Re: RTS changes affect runtime when they shouldn’t

Sat Sep 23 19:08:23 UTC 2017

On 2017-09-23 20:45, Sven Panne wrote:
> 2017-09-21 0:34 GMT+02:00 Sebastian Graf <sgraf1337 at gmail.com
> <mailto:sgraf1337 at gmail.com>>:
> 
>     [...] The only real drawback I see is that instruction count might
>     skew results, because AFAIK it doesn't properly take the
>     architecture (pipeline, latencies, etc.) into account. It might be
>     just OK for the average program, though.
> 
> 
> It really depends on what you're trying to measure: The raw instruction
> count is basically useless if you want to have a number which has any
> connection to the real time taken by the program.
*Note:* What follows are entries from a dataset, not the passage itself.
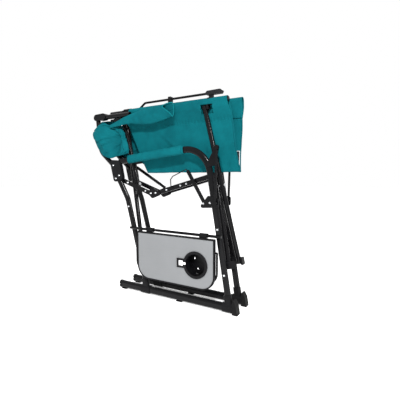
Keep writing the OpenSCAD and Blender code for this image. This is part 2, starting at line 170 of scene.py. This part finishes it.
def steel(name):
    """Zinc-plated steel with fine drawn lines."""
    n = Nodes(name)
    n.shader.inputs["Metallic"].default_value = 1.0
    stretch = n.add("ShaderNodeMapping")
    stretch.inputs["Scale"].default_value = (1, 1, 0.04)
    n.join(n.place, stretch.inputs["Vector"])
    lines = n.noise(1800, 3.0, place=stretch.outputs["Vector"])
    shade = n.ramp(n.noise(70), (0.50, 0.51, 0.53), (0.74, 0.75, 0.76))
    return n.finish(shade, n.span(lines, 0.22, 0.42, 0.3, 0.7), n.bump(lines, 0.15, 0.0001))


def weave(name, dark, light, sheen=0.3, thread=1500.0):
    """Plain-woven polyester: two sets of threads, a faint fade and dust in the folds."""
    n = Nodes(name)
    parts = n.add("ShaderNodeSeparateXYZ")
    n.join(n.place, parts.inputs[0])
    across = n.maths("ADD", parts.outputs[0], n.maths("MULTIPLY", parts.outputs[1], 0.35))
    along = n.maths("ADD", parts.outputs[2], n.maths("MULTIPLY", parts.outputs[1], 0.65))
    warp = n.maths("ABSOLUTE", n.maths("SINE", n.maths("MULTIPLY", across, thread)))
    weft = n.maths("ABSOLUTE", n.maths("SINE", n.maths("MULTIPLY", along, thread)))
    cloth = n.maths("MULTIPLY", warp, weft)
    slub = n.noise(420, 3.0)
    base = n.ramp(n.noise(9, 5.0, 0.6), dark, light, (0.32, 0.68))
    threads = n.mix(n.span(cloth, 0.0, 0.35), base, [c * 0.55 for c in dark])
    colour = n.mix(n.span(slub, 0.0, 0.18, 0.45, 0.8), threads, [min(1, c * 1.4) for c in light])
    n.shader.inputs["Sheen Weight"].default_value = sheen
    n.shader.inputs["Sheen Roughness"].default_value = 0.45
    n.shader.inputs["Specular IOR Level"].default_value = 0.04
    normal = n.bump(slub, 0.12, 0.0004, n.bump(cloth, 0.35, 0.0003))
    return n.finish(colour, n.span(slub, 0.66, 0.86, 0.3, 0.7), normal)


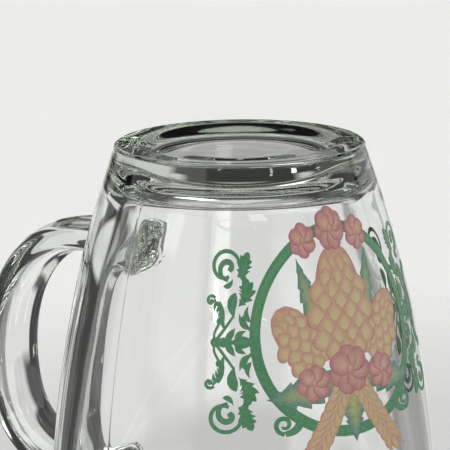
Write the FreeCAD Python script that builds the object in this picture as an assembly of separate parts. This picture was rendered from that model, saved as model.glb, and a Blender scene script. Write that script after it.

The average number of
> cycles per CPU instruction varies by 2 orders of magnitude on modern
> architectures, see e.g. the Skylake section
> in http://www.agner.org/optimize/instruction_tables.pdf (IMHO a
> must-read for anyone doing serious optimizations/measurements on the
> assembly level). And these numbers don't even include the effects of the
> caches, pipeline stalls, branch prediction, execution units/ports, etc.
> etc. which can easily add another 1 or 2 orders of magnitude.
> 
> So what can one do? It basically boils down to a choice:
> 
>    * Use a stable number like the instruction count (the "Instructions
> Read" (Ir) events), which has no real connection to the speed of a program.
> 
>    * Use a relatively volatile number like real time and/or cycles used,
> which is what your users will care about. If you put a non-trivial
> amount of work into your compiler, you can make these numbers a bit more
> stable (e.g. by making the code layout/alignment more stable), but you
> will still get quite different numbers if you switch to another CPU
> generation/manufacturer.
> 
> A bit tragic, but that's life in 2017... :-}
> 
> 

I may be missing something since I have only quickly skimmed the thread,
but...: Why not track all of these things and correlate them with
individual runs? The Linux 'perf' tool can retrieve a *lot* of
interesting numbers, esp. around cache hit rates, branch predicition hit
rates, etc.

Regards,